Can someone please explain this correlation to me?
I am a bit of a newbie and I am trying to wrap my head around this thing.
The green line likes to sit on top of the white line. It's no longer on top of it, so they'll prolly converge?
That's my expert take on it.
Dude, you nailed it! You should be like the Fed Boss Ceo of American man!
People borrow money at a low interest rate and invest in things with higher profitability (risk). Before, the correlation wouldn't be as close, because of the time involved in carry trades, but with HF trading, the correlation becomes almost 1. Essentially, large firms are using super computers and microsecond connections to short a given currency in order to buy equities. So, as the carry trade moves, so does the equity market. Taken to its logical conclusion, the currency either plunges, and equities shoot the moon. Or the correlation breaks down, and there is a massive short covering rally in the currency while, the higher risk enterprise crashes. I hope this helps, as I tried to simplify.
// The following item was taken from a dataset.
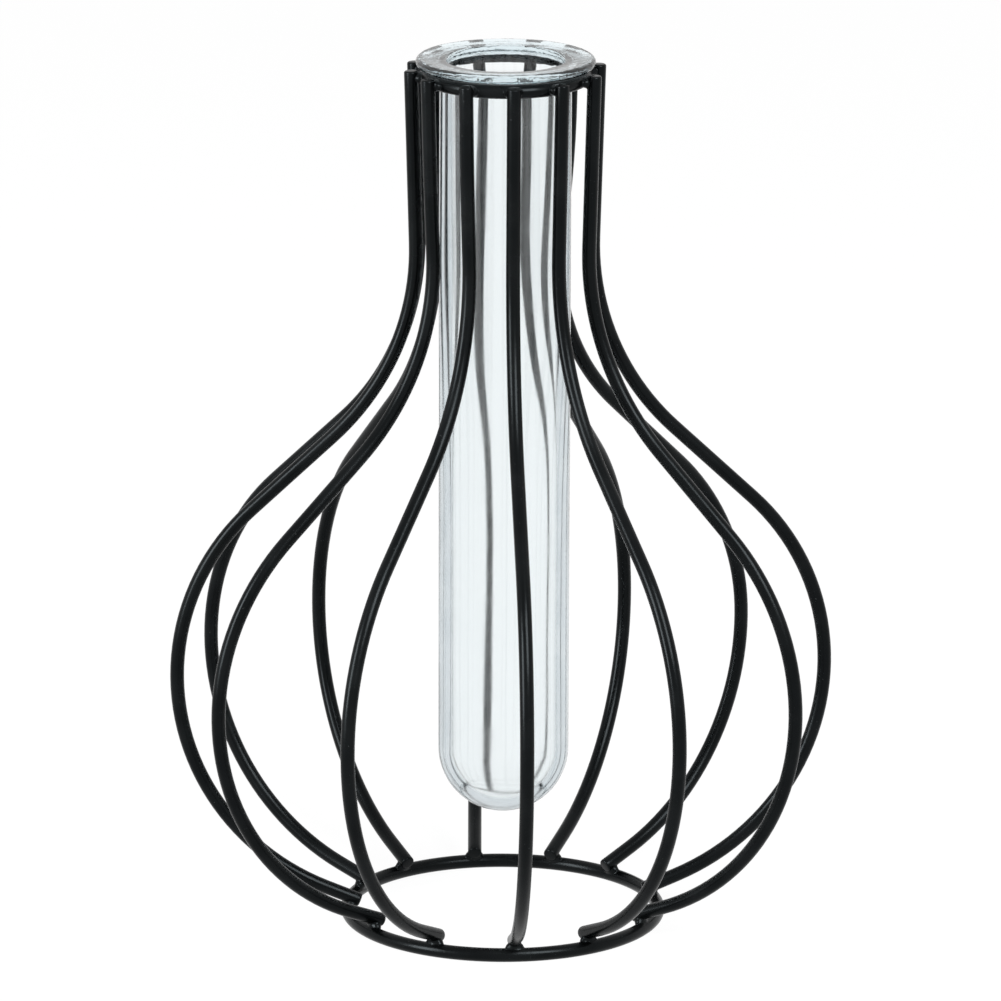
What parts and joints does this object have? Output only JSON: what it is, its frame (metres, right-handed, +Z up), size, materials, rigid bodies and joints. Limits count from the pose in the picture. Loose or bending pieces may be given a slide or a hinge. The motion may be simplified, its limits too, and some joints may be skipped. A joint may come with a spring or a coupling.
{
  "type": "glass vase with stand",
  "caption": "Glass tube vase hanging by its flared lip in a bulb-shaped stand of bent black wire; the tube lifts straight out to be filled or cleaned.",
  "frame": {"origin": "on the surface the stand rests on, at the middle of the foot ring, under the glass tube's axis", "axes": "+Z up along the glass tube, -Y towards the first rib at the front, +X to the right seen from the front"},
  "size_m": [0.1528, 0.1531, 0.203],
  "materials": {
    "wire": "satin black coating",
    "glass": "clear polished"
  },
  "bodies": {
    "stand": {"base_ring": "wire", "top_ring": "wire", "rib_01": "wire", "rib_02": "wire", "rib_03": "wire", "rib_04": "wire", "rib_05": "wire", "rib_06": "wire", "rib_07": "wire", "rib_08": "wire", "rib_09": "wire", "rib_10": "wire", "rib_11": "wire", "rib_12": "wire"},
    "glass": {"glass_tube": "glass"}
  },
  "joints": [
    {"name": "tube_lift", "type": "slide", "parent": "stand", "child": "glass", "axis": [0, 0, 1], "range_m": [0, 0.18]}
  ]
}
Look here for more information:
http://www.investopedia.com
Have any of the experts come to the realization that borrowing money to invest in equities is destabilizing and will eventually result in a market crash? hmmmm
Nobody cares, it's short term unenlightened greed. They just want bonuses. There's no thought to longterm viability.
Oh but there is long-term thought. There are a great many people who have spent a long time thinking that Monetarism is a necessary, viable tool for stimulating economic growth. The shining example being the Japanese. There is no risk of interest rate fluctuation there because their bureaucracy is balls deep with their constant stimulus. They're the yin to australia/europe/america's yang.
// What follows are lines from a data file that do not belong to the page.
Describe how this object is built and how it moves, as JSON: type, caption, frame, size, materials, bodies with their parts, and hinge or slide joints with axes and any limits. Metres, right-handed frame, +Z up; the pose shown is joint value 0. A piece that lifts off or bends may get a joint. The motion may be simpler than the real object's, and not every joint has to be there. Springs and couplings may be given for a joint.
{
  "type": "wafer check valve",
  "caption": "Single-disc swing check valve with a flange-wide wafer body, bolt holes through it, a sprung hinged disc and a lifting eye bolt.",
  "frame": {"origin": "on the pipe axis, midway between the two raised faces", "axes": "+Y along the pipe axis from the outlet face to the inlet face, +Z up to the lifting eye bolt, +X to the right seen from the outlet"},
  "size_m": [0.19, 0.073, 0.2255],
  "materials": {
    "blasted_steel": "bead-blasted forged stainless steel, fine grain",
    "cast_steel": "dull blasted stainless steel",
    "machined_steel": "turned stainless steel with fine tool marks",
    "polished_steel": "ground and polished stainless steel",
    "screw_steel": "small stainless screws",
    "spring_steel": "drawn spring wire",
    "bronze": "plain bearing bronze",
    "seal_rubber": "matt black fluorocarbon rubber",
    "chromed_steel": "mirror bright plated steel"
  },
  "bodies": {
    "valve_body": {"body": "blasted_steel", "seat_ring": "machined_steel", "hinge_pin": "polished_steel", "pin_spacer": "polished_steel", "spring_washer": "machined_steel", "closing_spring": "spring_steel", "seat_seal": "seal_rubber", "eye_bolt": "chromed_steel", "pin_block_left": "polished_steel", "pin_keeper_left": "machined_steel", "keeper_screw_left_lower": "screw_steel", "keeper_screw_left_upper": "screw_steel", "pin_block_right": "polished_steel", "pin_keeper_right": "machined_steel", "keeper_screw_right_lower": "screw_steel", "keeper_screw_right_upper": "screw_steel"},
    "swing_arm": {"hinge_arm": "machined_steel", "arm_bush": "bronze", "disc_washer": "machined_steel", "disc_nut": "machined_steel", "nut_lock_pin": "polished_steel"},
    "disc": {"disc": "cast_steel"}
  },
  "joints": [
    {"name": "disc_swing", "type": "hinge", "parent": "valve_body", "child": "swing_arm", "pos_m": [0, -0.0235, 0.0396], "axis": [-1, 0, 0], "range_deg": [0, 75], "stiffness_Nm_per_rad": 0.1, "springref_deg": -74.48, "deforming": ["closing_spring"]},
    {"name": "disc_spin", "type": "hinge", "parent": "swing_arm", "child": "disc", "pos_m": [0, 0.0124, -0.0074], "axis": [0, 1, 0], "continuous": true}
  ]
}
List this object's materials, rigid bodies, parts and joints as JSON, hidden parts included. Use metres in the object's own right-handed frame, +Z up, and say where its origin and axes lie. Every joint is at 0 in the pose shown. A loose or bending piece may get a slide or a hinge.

This is the new stimulus. Greece is defaulting so they had to do something, so why not just go into the computers at NYSE and change the numbers?
Short squeeze... This gives a hint for tomorrows NFP (bomb)... robots were shorting ES while decoupling was taking place.
What's boiling up the markets is a decline in the discount rate. You have the widespread practise of naked shorting stocks, rather than really borrowing shares to hold shares short in lieu of the decline, because math's hard.
So when interest rates decline, you are forced to settle, whereas if you borrowed shares at a fixed rate of interest, then you could still conceivably hold your short position.
So the panics are settlement panics where people who sold shares short without owning a single share to their name, or borrowing any because math's hard and suddenly obliged to actually buy the damn things.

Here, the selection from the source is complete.